Chris and Bob have traveled extensively throughout Europe, and Chris had lots of insights and suggestions about destinations, attractions, restaurants, etc. Her ideas were usually accompanied by stories from her honeymoon trip to Italy with Bob. But since we were equal opportunity doubters, we often rejected her ideas, as well. While she might have been disappointed, she pouted briefly, smiled and carried on. Bob, for his part was our wine sommelier, selecting the best of the cheap stuff to meet our budget. A couple of times he selected a better bottle for the first round and the house wines for the follow up. Based on the quantities we were consuming at dinner (7+ bottles the first night’s dinner), we couldn’t afford premium wines on a regular basis. But in Italy, the lower-priced local wines were all good. And if we happened to get a poor selection, Bob heard about it from the irreverent crowd.

Bruce and Marianne were in awe of Italy. Every turn brought a new visual that dazzled not just them, but all of us as well. Bruce, who back in the beginning was lukewarm at best about going to Italy, took over 1,000 pictures. Marianne’s big day was the one spent in Rocca San Felice, where we were overwhelmed by the beauty and charm of the town and the warmth of the people. The euphoria carried over to that evening when we met Sara’s family in her hometown for a dinner feast at her cousin’s mountain resort.

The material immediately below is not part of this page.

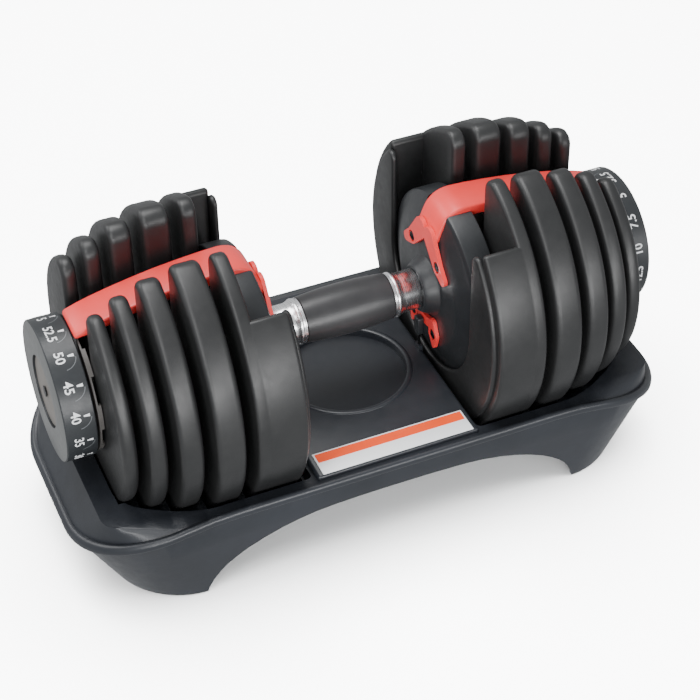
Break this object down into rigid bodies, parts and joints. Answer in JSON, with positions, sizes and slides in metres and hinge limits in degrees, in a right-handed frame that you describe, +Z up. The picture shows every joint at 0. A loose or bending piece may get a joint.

Trish had the most difficult time on the trip, as her inflamed knee prevented her from doing extensive walking, or climbing stairs and hills. However, despite the health issues, she managed to include herself in most of the activities, overcoming her pain to enjoy the sights. Bill was his usual impulsive self, running out to a store to buy food items no one thought we needed, and making some interesting dish with them. Also on the trip to Capri, he quietly slipped into his bathing suit and dove into the water inside one of the grottos. Bill engaged everyone he met in conversation (translation was difficult at best), sharing untold volumes of minutiae with us. And although we worried that he would not be on time for every deadline, he didn’t miss one. Bill also split some of the driving time with Tom, and although he claimed he was an experienced stick-shift driver, the burned out clutch and bald rear tires proved otherwise.

Throughout the trip, Sara proved to be our security blanket. Her fluency of the language overcame many problems. While it’s true, that nearly anyone in Europe can communicate in English, the interpretation and amount of information can vary tremendously. Waving your hands and talking loud and slow gets you a limited response. “DOOO VAYY TOYY LETT?” may get someone to point to the bathroom door, but asking for directions to a mountain town 50 miles away, or information on birth records over 100 years old requires more subtle conversation. Sara also played the part of the teacher, correcting everyone’s Italian pronunciation and grammar. Like most students, we did not always accept this in the right frame of mind.

I was the main driver of the second van, and shared the duties with Bruce. I was also responsible for chronicling the trip, so I spent a lot of time observing (mis)behavior and putting my observations in the computer. I also tried to interject my sarcastic sense of humor into our daily routines in order to keep the inmates from getting restless. After two and a half weeks, the fish begins to smell, so I tried to keep it fresh. I think I sometimes annoyed people as I was always up, even when they thought the situation called for cranky. However, I will say one thing about this band of renegades, they sure gave me plenty of material to work with.

And now that we’re back home, the naysayers are dying to know if the ten of us are still friends. Well despite everything I did, the SOBs are still talking to me (and to each other). Go figure.